The hills on both sides of the Ohio, as low as Grave creek, below Wheeling, are filled with excellent coal.* Below this, coal grows scarce, and what is found, is not of so good a quality. Coal has been boated down from Grave creek to Marietta, Limestone, falls of the Ohio, &c. where it sells for 12 cents per bushel. Even at this price, it is not a very advantageous article of trade. It is also boated to Natchez from mines above the falls, and sells in that market to the blacksmiths at from 25 to 373 cents per bushel, and is preferred at that advanced price to the charcoal of that country. A mine of mineral coal has been observed lately at the Yellow Banks on the Ohio. The hills of the Allegheny and Monongahela rivers are also filled with good coal mines up to their head waters; and in some places valuable iron ores are found in them.

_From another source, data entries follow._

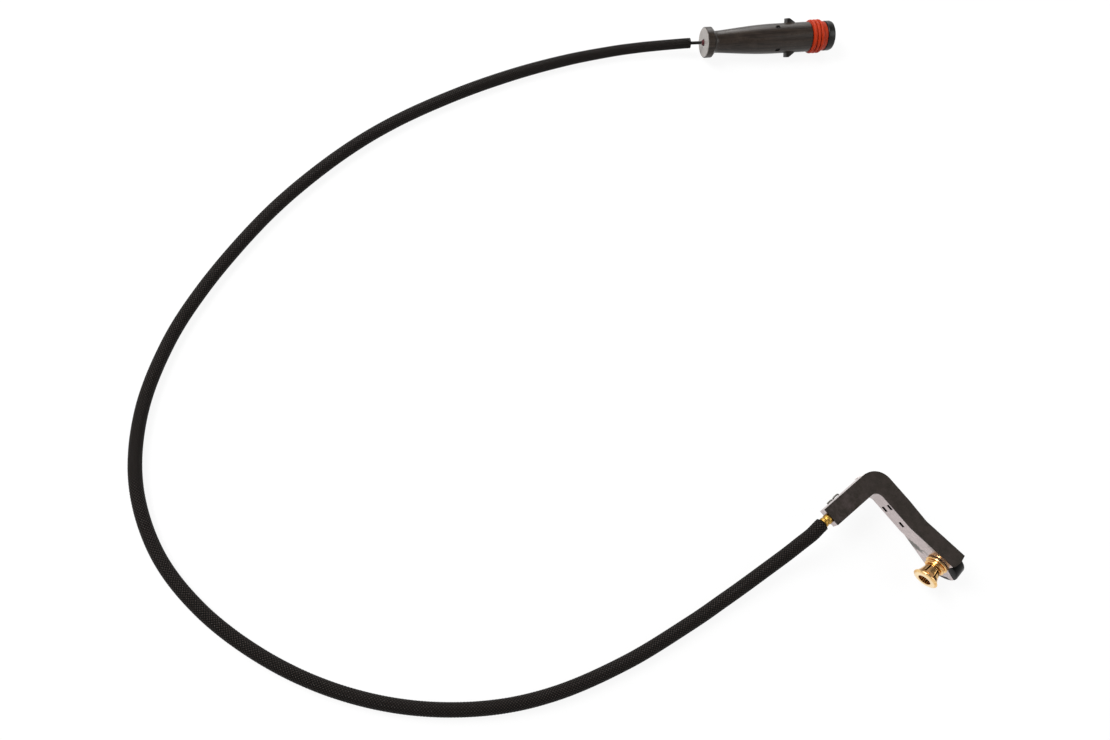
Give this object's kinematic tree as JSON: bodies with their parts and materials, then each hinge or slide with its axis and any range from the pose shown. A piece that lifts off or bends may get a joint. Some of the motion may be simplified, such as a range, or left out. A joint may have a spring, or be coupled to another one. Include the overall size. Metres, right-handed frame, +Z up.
{
  "type": "brake pad wear sensor",
  "caption": "Brake pad wear sensor: angled steel bracket with a flared brass bush, long braided lead and a round sealed plug.",
  "frame": {"origin": "on the surface the part lies on, below the middle of the bracket's box (bracket, head, bush, ferrule and clip wires, without the cord and its plug)", "axes": "+X along the bracket's long arm from the bend to the bush, +Z up from the surface, the bush points to -Y"},
  "size_m": [0.3573, 0.4579, 0.0199],
  "materials": {
    "carrier_steel": "bright sheet with a fine lengthwise grain",
    "black_moulding": "matt black-brown moulding",
    "head_plastic": "glossy black moulding",
    "bush_brass": "polished, gold coloured",
    "wire_steel": "drawn wire, dull",
    "sleeve_cloth": "woven black braid",
    "lead_rubber": "smooth black lead covering",
    "seal_rubber": "orange-red soft rubber",
    "connector_plastic": "satin black-brown moulding",
    "pin_metal": "tinned",
    "contact_metal": "bare copper-coloured end face"
  },
  "bodies": {
    "root": {"carrier_plate": "carrier_steel", "cable_guide": "black_moulding", "sensor_head": "head_plastic", "wear_contact": "contact_metal", "contact_bush": "bush_brass", "bush_ring": "bush_brass", "lead_ferrule": "bush_brass", "clip_wire_lower": "wire_steel", "clip_wire_upper": "wire_steel", "sleeve": "sleeve_cloth", "lead_upper": "lead_rubber", "lead_lower": "lead_rubber", "lead_grommet": "seal_rubber", "connector_shell": "connector_plastic", "seal_ring": "seal_rubber", "terminal_pin_a": "pin_metal", "terminal_pin_b": "pin_metal"}
  },
  "joints": []
}
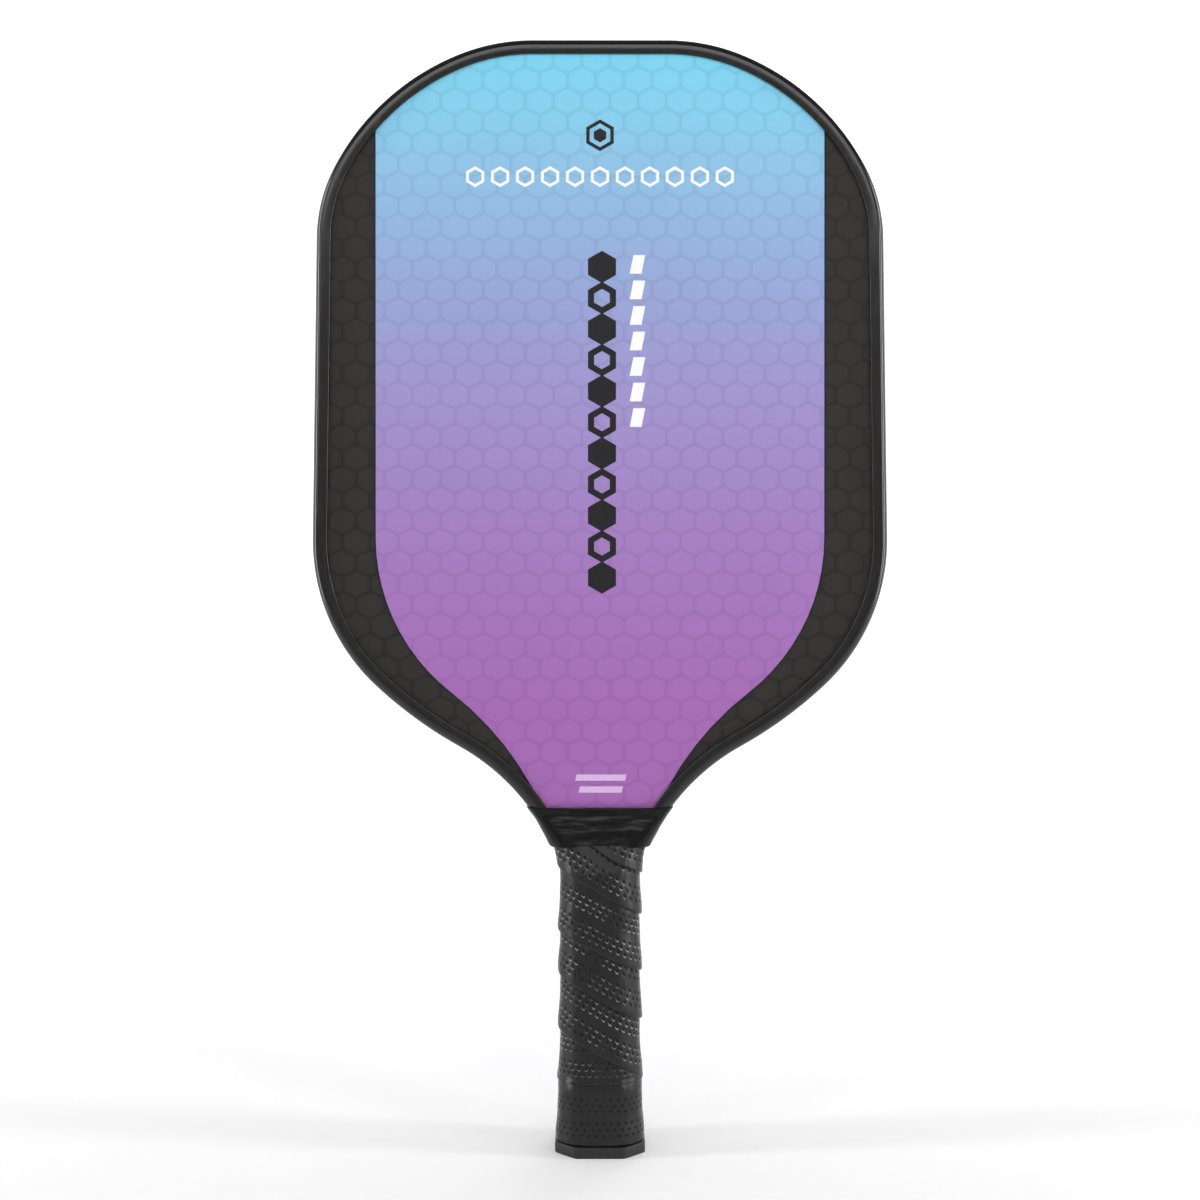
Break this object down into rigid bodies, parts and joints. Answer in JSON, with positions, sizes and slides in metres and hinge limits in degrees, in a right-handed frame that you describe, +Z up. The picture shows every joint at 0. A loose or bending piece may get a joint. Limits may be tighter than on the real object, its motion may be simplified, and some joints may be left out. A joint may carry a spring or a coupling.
{
  "type": "pickleball paddle",
  "caption": "Pickleball paddle: honeycomb sandwich head with gradient hexagon faces, a black edge guard, a throat band and a spiral-wrapped octagonal handle.",
  "frame": {"origin": "middle of the butt cap's end face", "axes": "+Z up the handle to the tip of the head, -Y out of the front face, +X to the right seen from the front"},
  "size_m": [0.2032, 0.0308, 0.392],
  "materials": {
    "core_polymer": "natural translucent polymer honeycomb",
    "face_composite": "textured composite with a hexagon relief",
    "film_print": "satin print, sky blue fading to violet, hexagon pattern",
    "guard_plastic": "glossy black moulded strip",
    "scale_foam": "dense foam",
    "cap_plastic": "satin black",
    "grip_cushion": "perforated cushioned synthetic leather, charcoal",
    "band_vinyl": "glossy black stretched vinyl"
  },
  "bodies": {
    "root": {"honeycomb_core": "core_polymer", "front_face_sheet": "face_composite", "back_face_sheet": "face_composite", "front_graphic_film": "film_print", "back_graphic_film": "film_print", "edge_guard": "guard_plastic", "handle_scale_front": "scale_foam", "handle_scale_back": "scale_foam", "butt_cap": "cap_plastic", "grip_wrap": "grip_cushion", "throat_band": "band_vinyl"}
  },
  "joints": []
}
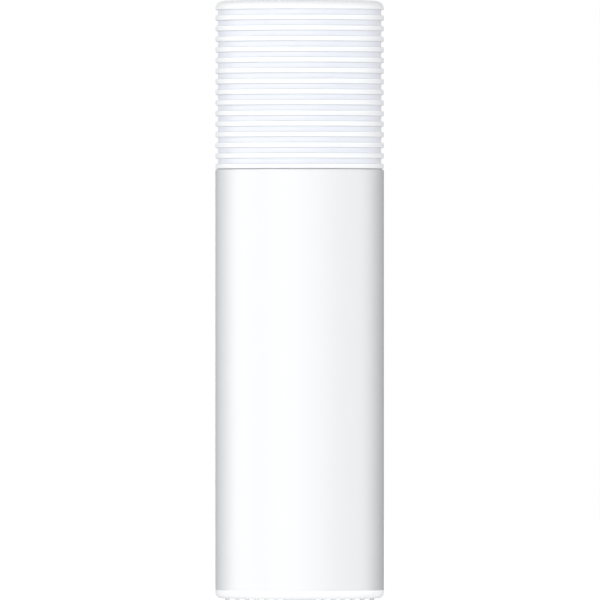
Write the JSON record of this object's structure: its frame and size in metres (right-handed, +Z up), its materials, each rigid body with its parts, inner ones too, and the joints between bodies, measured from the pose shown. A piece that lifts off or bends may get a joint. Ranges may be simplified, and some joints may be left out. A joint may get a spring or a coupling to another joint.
{
  "type": "mesh wifi node",
  "caption": "Slim round white tower with a ribbed translucent crown, vented foot, and a rear panel for power, Ethernet, pairing button and reset.",
  "frame": {"origin": "centre of the foot's underside, on the surface it stands on", "axes": "+Z up along the tower, -Y towards the front, +Y out of the port panel"},
  "size_m": [0.06, 0.06, 0.2137],
  "materials": {
    "sleeve_white": "fine satin",
    "ring_white": "glossy and slightly translucent",
    "crown_frost": "frosted and slightly translucent",
    "foot_grey": "soft matt elastomer",
    "label_silver": "satin printed film",
    "panel_white": "fine texture",
    "button_white": "semi-gloss",
    "chassis_grey": "matt moulded",
    "carrier_white": "matt moulded",
    "board_green": "solder mask",
    "screw_steel": "zinc plated",
    "can_steel": "tin plated",
    "socket_black": "moulded",
    "contact_gold": "gold plated",
    "pin_nickel": "nickel plated",
    "light_clear": "clear light pipe",
    "guide_frost": "frosted diffuser",
    "chip_black": "moulded epoxy",
    "coil_grey": "pressed ferrite",
    "can_aluminium": "drawn can",
    "sink_aluminium": "extruded, clear anodised",
    "pad_pink": "thermal pad",
    "led_white": "light package",
    "lead_grey": "coaxial jacket",
    "plug_gold": "gold plated"
  },
  "bodies": {
    "housing": {"body_sleeve": "sleeve_white", "crown_cover": "crown_frost", "base_ring": "ring_white", "base_screws": "screw_steel", "foot_grille": "foot_grey", "rating_label": "label_silver", "port_panel": "panel_white", "chassis": "chassis_grey", "main_board": "board_green", "board_screws": "screw_steel", "link_lights": "light_clear", "power_inlet": "socket_black", "power_pin": "pin_nickel", "pair_switch_body": "socket_black", "reset_switch_body": "socket_black", "processor": "chip_black", "memory_chip": "chip_black", "flash_chip": "chip_black", "ethernet_switch_chip": "chip_black", "power_coil": "coil_grey", "smoothing_capacitor_1": "can_aluminium", "smoothing_capacitor_2": "can_aluminium", "processor_pad": "pad_pink", "heat_sink": "sink_aluminium", "heat_sink_screws": "screw_steel", "heat_sink_posts": "screw_steel", "light_board": "board_green", "status_lights": "led_white", "light_guide": "guide_frost", "antenna_carrier": "carrier_white", "carrier_screws": "screw_steel", "lead_plugs": "plug_gold", "ethernet_shell_1": "can_steel", "ethernet_insert_1": "socket_black", "ethernet_contacts_1": "contact_gold", "line_transformer_1": "chip_black", "shield_can_1": "can_steel", "radio_chip_1": "chip_black", "shield_pad_1": "pad_pink", "ethernet_shell_2": "can_steel", "ethernet_insert_2": "socket_black", "ethernet_contacts_2": "contact_gold", "line_transformer_2": "chip_black", "shield_can_2": "can_steel", "radio_chip_2": "chip_black", "shield_pad_2": "pad_pink", "antenna_1": "board_green", "antenna_lead_1": "lead_grey", "antenna_2": "board_green", "antenna_lead_2": "lead_grey", "antenna_3": "board_green", "antenna_lead_3": "lead_grey", "antenna_4": "board_green", "antenna_lead_4": "lead_grey"},
    "pair_button": {"pair_button": "button_white", "pair_switch_plunger": "chip_black"},
    "reset_plunger": {"reset_switch_plunger": "button_white"}
  },
  "joints": [
    {"name": "pair_button_press", "type": "slide", "parent": "housing", "child": "pair_button", "axis": [0, -1, 0], "range_m": [0, 0.0005], "stiffness_N_per_m": 1500, "springref_m": -0.0004},
    {"name": "reset_switch_press", "type": "slide", "parent": "housing", "child": "reset_plunger", "axis": [0, -1, 0], "range_m": [0, 0.0005], "stiffness_N_per_m": 1500, "springref_m": -0.0004}
  ]
}
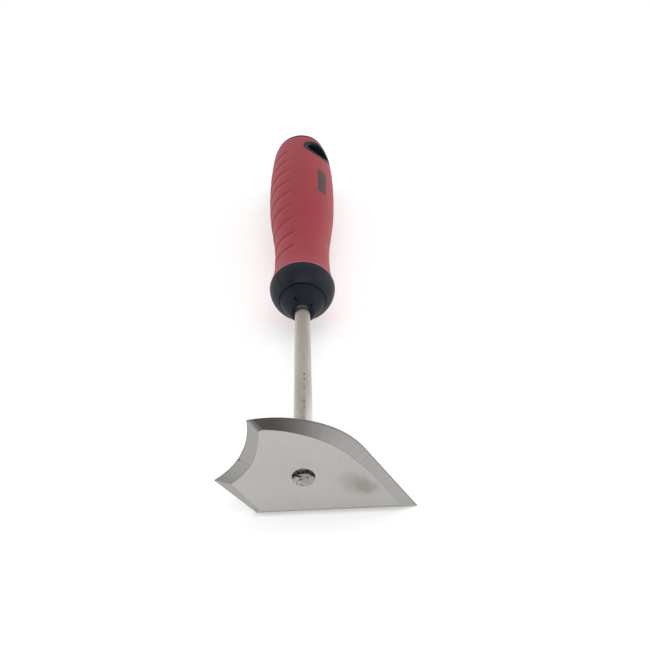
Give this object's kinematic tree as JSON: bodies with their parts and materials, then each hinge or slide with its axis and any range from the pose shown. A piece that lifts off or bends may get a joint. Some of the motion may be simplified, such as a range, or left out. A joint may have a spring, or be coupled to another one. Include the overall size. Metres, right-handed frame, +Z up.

The lands of the Ohio and its branches, are differently timbered according to their quality and situation. The high and dry lands are covered with red, white and black oak, hickory, walnut, red and white mulberry, ash, poplar, dogwood, some yellow pine, cucumber tree, sassafras, chestnut, and patches of grapevines are sometimes to be found on the south side of the hills. The low and bottom lands produce butter-nut, tulip tree, papaw, black willow, locust, honey-locust, buck-eye, cherry, mulberry, beech, elm, aspen, maple or sugar tree, plum tree, hickory, walnut, grapevine, remarkably large, spice wood, blackalder, & c. And below or southwardly of the Falls, are several cedar and cypress swamps, where the cedar and cypress trees grow remarkably large, and where also are a great abundance of canes, such as grow in South Carolina, and on the Mississippi.

The Sycamore seems to be the king of the forest on the banks of the Ohio. Their monstrous growth, towering height, and extended branches really fill the beholder with awe and astonishment. Between Wheeling and Marietta I measured several from 10 to 16 feet over, four feet above ground, and this seems to be but their common size. A gentleman of Marietta told me he knew of one 60 feet in circumference, and that in the hollow of another he had turned himself around with a ten foot pole in his hands, sweeping it at right angles with himself. And there is one of these huge trees in Sciota county, Ohio, on the land of a Mr. Abraham Miller, into whose hollow thirteen men rode on horseback, June 6, 1808, the fourteenth did not enter, his horse being skittish, and too fearful to advance into so curious an apartment, but there was room enough for two in more.

In the fall of the leaf, and when the year’s growth of bark begins to peal off these trees, the rays of the bright moon playing through their white branches, form a scene uncommonly brilliant, and quite cheering and amusing to the nightly traveller. 

The growth of the grapevines on the banks of the Ohio astonish the beholder not less than that of the sycamores—It is not uncommon to find them measure from 7 to 11 inches over, and so numerous, that in many places for 250 yards in circuit they form a complete canopy or covering of a great body and thickness, in which the tops of the trees are left in the entwining branches of the umbrageous vine leaves.—The number and manner of their hanging 60 or 80 feet from the tops of the tallest trees without touching the trunk, rather puzzles the spectator how they could thus fix themselves. A sailor might say they were first planted in the tops of the trees, as he first fastens his ropes to the masthead, and then grew downwards and fastened into the ground, at their leisure; they have this appearance but the principle does not answer the order of nature.


* The following observations on the soil and climate are taken from the Journal of a Col. Gordon, who passed down the Ohio as early as 1760: A coal mine was opened in the year 1760, opposite to Fort Pitt, on the Monongahela, for the use of that garrison. Hutchins.